Read and write multi-digit whole numbers using base-ten numerals, number names, and expanded form, and compare them.

4.NBT.A.3 CCSS.MATH

Use place value understanding to round multi-digit whole numbers to any place.

📦 Materials Needed

  • Place value chart
  • Digit cards
  • Whiteboard
  • Number comparison cards

🎯 Teaching Strategies

💡
Use a Place Value Chart Keep a visible chart so students can place digits into thousands, ten-thousands, and hundred-thousands before reading or comparing.
💡
Compare Left to Right Model comparison as a step-by-step scan from the greatest place instead of a guess based on the last digits.
💡
Link Rounding to Benchmarks Have students identify the two benchmark numbers a value sits between before deciding which one is closer.

⚠️ Common Misconceptions

❌ Misconception: A larger last digit always means the whole number is greater

✅ Correction: Show counterexamples where the greatest place value matters more than the last digit.

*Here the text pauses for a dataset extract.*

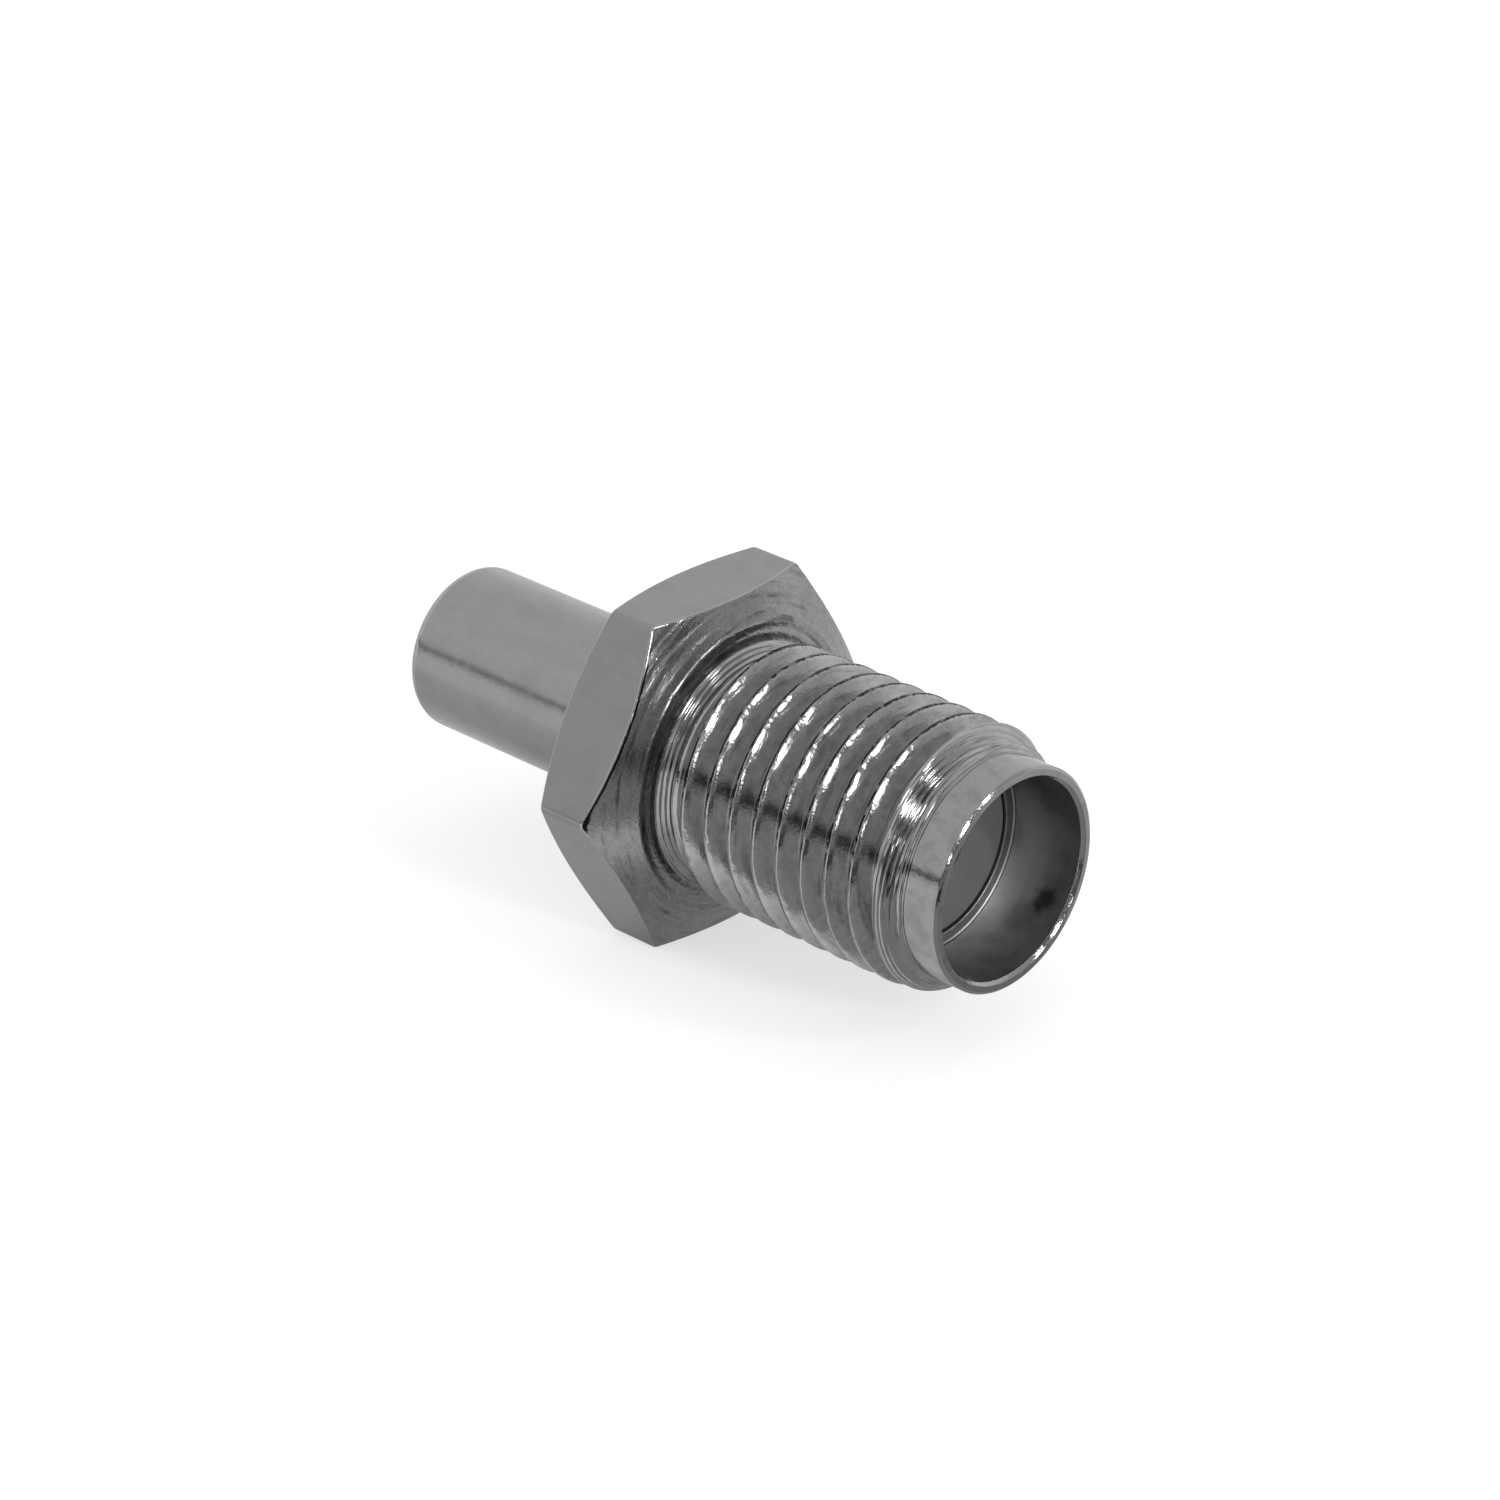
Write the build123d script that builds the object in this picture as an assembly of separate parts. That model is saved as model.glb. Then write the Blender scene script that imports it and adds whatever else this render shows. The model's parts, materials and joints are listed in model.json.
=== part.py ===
"""Straight coaxial adapter: a threaded jack at one end, a small push-on jack at the other, a hexagon between.

Millimetres. The connector axis is X. The origin is on that axis in the threaded jack's reference plane,
+X points out of its mouth, and +Z is up, square to the flat that the hexagon rests on.
"""

from build123d import *
from math import cos, radians, tan
import os

# Outer body, front part: threaded barrel and smooth nose
barrel_length = 7.99  # front face of the hexagon to the mouth
thread_major_diameter = 6.20  # quarter inch thread, 36 turns to the inch, left plain here
thread_depth = 0.45  # crest to root, and the depth of the relief at the hexagon
thread_relief_width = 0.70
thread_relief_slope = 45.0  # degrees, from the relief up to the thread
nose_length = 1.04
shoulder_length = 0.58  # rounded run from the thread down to the nose
nose_edge_chamfer = 0.06

# Outer body, hexagon
hex_across_flats = 8.15
hex_width = 2.42
hex_face_diameter = 6.94  # flat ring left by the chamfers on both faces
hex_front_chamfer_angle = 26.9  # degrees from the face
hex_back_chamfer_angle = 24.5
hex_corner_round = 0.20  # on the long edges of the bar

# Threaded jack, inside
jack_bore_diameter = 4.70
nose_wall = 0.285  # left round the bore at the mouth
jack_depth = 1.93  # reference plane to the mouth
jack_lead_in = 0.08
dielectric_diameter = 4.10
dielectric_step_depth = 0.60  # length of the narrow part behind the reference plane
barrel_wall = 0.25  # between the relief and the rear bore, which takes the front insulator and the spigot
dielectric_recess = 0.10  # insulator face below the reference plane

# Rear barrel
tube_diameter = 4.00
tube_length = 6.56
tube_edge_round = 0.27
spigot_length = 2.20
spigot_edge_chamfer = 0.12
spigot_clearance = 0.01

# Push-on jack, inside the rear barrel
rear_jack_bore_diameter = 2.42
rear_jack_depth = 2.60
rear_jack_groove_diameter = 2.66
rear_jack_groove_width = 0.40
rear_jack_groove_setback = 0.80  # mouth to the near edge of the groove
rear_jack_lead_in = 0.14
rear_jack_lead_in_angle = 30.0  # degrees from the axis

# Insulators
line_bore_diameter = 1.80  # narrow coaxial line behind the push-on jack
flange_diameter = 3.10
flange_thickness = 0.70
insulator_clearance = 0.02

# Centre contact
front_contact_diameter = 1.27
front_contact_bore = 0.94
front_contact_bore_depth = 3.40
front_contact_setback = 0.12  # tip below the reference plane
front_slot_count = 4
front_slot_width = 0.18
front_slot_length = 2.10
collar_diameter = 1.90
collar_width = 0.50
rear_contact_diameter = 0.56
rear_contact_bore = 0.40
rear_contact_bore_depth = 1.60
rear_contact_setback = 0.45  # tip below the mouth of the push-on jack
rear_slot_count = 2
rear_slot_width = 0.10
rear_slot_length = 1.30
contact_clearance = 0.01
contact_tip_chamfer = 0.06

overcut = 0.20  # how far a cutting shape runs past what it cuts

# Stations along the axis, from the mouth of the threaded jack back
mouth = jack_depth
nose_root = mouth - nose_length
thread_end = nose_root - shoulder_length
hex_front = mouth - barrel_length
hex_back = hex_front - hex_width
tube_end = hex_back - tube_length
spigot_face = hex_back + spigot_length
rear_jack_plane = tube_end + rear_jack_depth

# Radii
thread_r = thread_major_diameter / 2
relief_r = thread_r - thread_depth
jack_r = jack_bore_diameter / 2
nose_r = jack_r + nose_wall
dielectric_r = dielectric_diameter / 2
rear_bore_r = relief_r - barrel_wall
tube_r = tube_diameter / 2
rear_jack_r = rear_jack_bore_diameter / 2
groove_r = rear_jack_groove_diameter / 2
line_r = line_bore_diameter / 2
flange_r = flange_diameter / 2
collar_r = collar_diameter / 2


def run(*points):
    """Straight runs of a half section through (station, radius) points."""
    return Polyline(*points)


def turned(*runs):
    """Solid turned about the axis from the runs of a closed half section."""
    outline = Wire([edge for piece in runs for edge in piece.edges()])
    return revolve(Face(outline), axis=Axis.X)


def slots(count, width, reach, start, end):
    """Thin plates that stand out from the axis an equal angle apart, to cut the slots of a spring socket."""
    plate = Pos((start + end) / 2, reach / 2, 0) * Box(end - start, reach, width)
    return Part() + [Rot(X=(i + 0.5) * 360 / count) * plate for i in range(count)]


def hexagon():
    """Hexagon with both faces turned back to a ring by a shallow cone, flats at top and bottom."""
    flats = RegularPolygon(hex_across_flats / 2, 6, major_radius=False)
    bar = extrude(Plane.YZ.offset(hex_back) * flats, hex_width)
    blank = fillet(bar.edges().filter_by(Axis.X), hex_corner_round)
    face_r = hex_face_diameter / 2
    outside_r = hex_across_flats / 2 / cos(radians(30)) + overcut
    front_run = (outside_r - face_r) * tan(radians(hex_front_chamfer_angle))
    back_run = (outside_r - face_r) * tan(radians(hex_back_chamfer_angle))
    envelope = turned(
        run(
            (hex_back, 0),
            (hex_back, face_r),
            (hex_back + back_run, outside_r),
            (hex_front - front_run, outside_r),
            (hex_front, face_r),
            (hex_front, 0),
            (hex_back, 0),
        )
    )
    return blank & envelope


def threaded_barrel():
    """Thread blank with its relief at the hexagon and a rounded shoulder down to the nose."""
    relief_end = hex_front + thread_relief_width
    slope_run = (thread_r - relief_r) / tan(radians(thread_relief_slope))
    back = run(
        (hex_back, 0),
        (hex_back, relief_r),
        (relief_end - slope_run, relief_r),
        (relief_end, thread_r),
        (thread_end, thread_r),
    )
    shoulder = TangentArc((thread_end, thread_r), (nose_root, nose_r), tangent=(1, 0))
    front = run(
        (nose_root, nose_r),
        (mouth - nose_edge_chamfer, nose_r),
        (mouth, nose_r - nose_edge_chamfer),
        (mouth, 0),
        (hex_back, 0),
    )
    return turned(back, shoulder, front)


def outer_bore():
    """Everything hollow in the outer body: jack, narrow part round the dielectric, rear bore."""
    step = -dielectric_step_depth
    return turned(
        run(
            (hex_back, 0),
            (hex_back, rear_bore_r),
            (step, rear_bore_r),
            (step, dielectric_r),
            (0, dielectric_r),
            (0, jack_r),
            (mouth - jack_lead_in, jack_r),
            (mouth, jack_r + jack_lead_in),
            (mouth, 0),
            (hex_back, 0),
        )
    )


def hex_body():
    """Outer body of the threaded jack, turned from hexagon bar."""
    return hexagon() + threaded_barrel() - outer_bore()


def rear_barrel():
    """Outer contact of the push-on jack, with the spigot that is pressed into the hexagon."""
    spigot_r = rear_bore_r - spigot_clearance
    blank = turned(
        run(
            (tube_end, 0),
            (tube_end, tube_r),
            (hex_back, tube_r),
            (hex_back, spigot_r),
            (spigot_face - spigot_edge_chamfer, spigot_r),
            (spigot_face, spigot_r - spigot_edge_chamfer),
            (spigot_face, 0),
            (tube_end, 0),
        )
    )
    rim = blank.edges().filter_by(GeomType.CIRCLE).group_by(Axis.X)[0].sort_by(SortBy.RADIUS)[-1]
    lead_r = rear_jack_r + rear_jack_lead_in
    lead_run = rear_jack_lead_in / tan(radians(rear_jack_lead_in_angle))
    groove_start = tube_end + rear_jack_groove_setback
    groove_slope = groove_r - rear_jack_r
    hollow = turned(
        run(
            (tube_end, 0),
            (tube_end, lead_r),
            (tube_end + lead_run, rear_jack_r),
            (groove_start, rear_jack_r),
            (groove_start + groove_slope, groove_r),
            (groove_start + rear_jack_groove_width - groove_slope, groove_r),
            (groove_start + rear_jack_groove_width, rear_jack_r),
            (rear_jack_plane, rear_jack_r),
            (rear_jack_plane, line_r),
            (spigot_face - flange_thickness, line_r),
            (spigot_face - flange_thickness, flange_r),
            (spigot_face, flange_r),
            (spigot_face, 0),
            (tube_end, 0),
        )
    )
    return fillet(rim, tube_edge_round) - hollow


def front_insulator():
    """Stepped bead round the front contact, held between the outer body's step and the spigot."""
    wide_r = rear_bore_r - insulator_clearance
    narrow_r = dielectric_r - insulator_clearance
    hole_r = front_contact_diameter / 2 + contact_clearance
    pocket_r = collar_r + contact_clearance
    return turned(
        run(
            (spigot_face + collar_width, hole_r),
            (spigot_face + collar_width, pocket_r),
            (spigot_face, pocket_r),
            (spigot_face, wide_r),
            (-dielectric_step_depth, wide_r),
            (-dielectric_step_depth, narrow_r),
            (-dielectric_recess, narrow_r),
            (-dielectric_recess, hole_r),
            (spigot_face + collar_width, hole_r),
        )
    )


def rear_insulator():
    """Flanged bead round the rear contact, held between the rear barrel and the front bead."""
    line_bead_r = line_r - insulator_clearance
    flange_bead_r = flange_r - insulator_clearance
    hole_r = rear_contact_diameter / 2 + contact_clearance
    return turned(
        run(
            (rear_jack_plane, hole_r),
            (rear_jack_plane, line_bead_r),
            (spigot_face - flange_thickness, line_bead_r),
            (spigot_face - flange_thickness, flange_bead_r),
            (spigot_face, flange_bead_r),
            (spigot_face, hole_r),
            (rear_jack_plane, hole_r),
        )
    )


def socket_hole(radius, bottom, tip):
    """Drilled hole with a pointed bottom, for a pin that enters at the tip."""
    point = radius * tan(radians(31)) * (1 if bottom < tip else -1)
    return turned(run((bottom - point, 0), (bottom, radius), (tip, radius), (tip, 0), (bottom - point, 0)))


def centre_contact():
    """Double-ended socket turned in one piece, with a collar that the two insulators trap."""
    front_r = front_contact_diameter / 2
    rear_r = rear_contact_diameter / 2
    front_tip = -front_contact_setback
    rear_tip = tube_end + rear_contact_setback
    blank = turned(
        run(
            (rear_tip, 0),
            (rear_tip, rear_r - contact_tip_chamfer),
            (rear_tip + contact_tip_chamfer, rear_r),
            (spigot_face, rear_r),
            (spigot_face, collar_r),
            (spigot_face + collar_width, collar_r),
            (spigot_face + collar_width, front_r),
            (front_tip - contact_tip_chamfer, front_r),
            (front_tip, front_r - contact_tip_chamfer),
            (front_tip, 0),
            (rear_tip, 0),
        )
    )
    front_hole = socket_hole(front_contact_bore / 2, front_tip - front_contact_bore_depth, front_tip)
    rear_hole = socket_hole(rear_contact_bore / 2, rear_tip + rear_contact_bore_depth, rear_tip)
    front_slots = slots(
        front_slot_count,
        front_slot_width,
        reach=front_r + overcut,
        start=front_tip - front_slot_length,
        end=front_tip + overcut,
    )
    rear_slots = slots(
        rear_slot_count,
        rear_slot_width,
        reach=rear_r + overcut,
        start=rear_tip - overcut,
        end=rear_tip + rear_slot_length,
    )
    return blank - front_hole - rear_hole - front_slots - rear_slots


PIECES = {
    "hex_body": hex_body,
    "rear_barrel": rear_barrel,
    "front_insulator": front_insulator,
    "rear_insulator": rear_insulator,
    "centre_contact": centre_contact,
}


def main():
    """Builds each piece and writes it to its own file."""
    os.makedirs("parts", exist_ok=True)
    for name, build in PIECES.items():
        export_step(build(), f"parts/{name}.step")


if __name__ == "__main__":
    main()
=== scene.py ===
"""Looks of a straight coaxial adapter: threaded jack, hexagon, and round barrel with a small push-on jack.

Sizes are millimetres on the connector's axis, with +X out of the threaded mouth and +Z up. A mesh is turned
to metres when it is finished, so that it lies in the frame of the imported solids.
"""

import json
import logging
import math
from collections.abc import Iterable
from dataclasses import dataclass, field
from enum import Enum

import bpy
import numpy as np
from mathutils import Matrix, Vector

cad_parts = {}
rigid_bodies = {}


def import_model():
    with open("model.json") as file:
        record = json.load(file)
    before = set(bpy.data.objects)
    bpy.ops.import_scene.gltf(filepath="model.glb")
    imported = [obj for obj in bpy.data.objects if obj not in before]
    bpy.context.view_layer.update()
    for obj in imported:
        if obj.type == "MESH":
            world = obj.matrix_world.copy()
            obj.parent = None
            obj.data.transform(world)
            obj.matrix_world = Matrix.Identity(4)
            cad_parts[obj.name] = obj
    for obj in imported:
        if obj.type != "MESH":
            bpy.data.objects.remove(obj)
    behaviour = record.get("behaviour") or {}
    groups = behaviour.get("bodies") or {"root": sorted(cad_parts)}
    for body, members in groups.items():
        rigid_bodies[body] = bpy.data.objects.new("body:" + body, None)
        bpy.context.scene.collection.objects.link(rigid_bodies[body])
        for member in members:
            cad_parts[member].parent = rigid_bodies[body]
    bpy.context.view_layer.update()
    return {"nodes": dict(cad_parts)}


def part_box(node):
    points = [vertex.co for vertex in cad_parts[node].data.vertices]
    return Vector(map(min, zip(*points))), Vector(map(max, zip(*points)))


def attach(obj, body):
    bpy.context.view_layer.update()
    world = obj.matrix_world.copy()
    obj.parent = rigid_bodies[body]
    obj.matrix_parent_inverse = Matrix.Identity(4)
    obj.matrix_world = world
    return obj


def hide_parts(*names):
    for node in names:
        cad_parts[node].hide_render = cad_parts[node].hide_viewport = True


LOG = logging.getLogger("adapter")
METRES = 0.001  # one millimetre
TOUCH = 0.0001  # shorter lengths count as none, in millimetres
BODY = "root"
THREAD_PITCH = 25.4 / 36
THREAD_PHASE = 0.194  # station of a crest at angle 0
THREAD_RADIUS = 3.1  # over the crests
ROOT_RADIUS = 2.67  # at the bottom of the grooves
FLANK_SLOPE = math.sqrt(3.0)  # fall of a flank for each millimetre along the axis
HALF_FLATS = 4.075  # from the axis to a flat of the hexagon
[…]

❌ Misconception: Students round using the target digit instead of the digit to its right

✅ Correction: Use arrows or boxes to mark the target place and the deciding digit.

📊 Differentiation Tips

Struggling

Stay with five-digit numbers and expanded form until the place-value pattern feels secure.

On-level

Mix reading, writing, comparing, and rounding in the same practice set.

Advanced

Ask students to explain why one digit is ten times the value of another in the same number.

🚀 Extension Activities

  1. Build large numbers with digit cards and read them aloud.
  2. Create a comparison game using four six-digit numbers.
  3. Round real-world numbers from sports, travel, or population examples.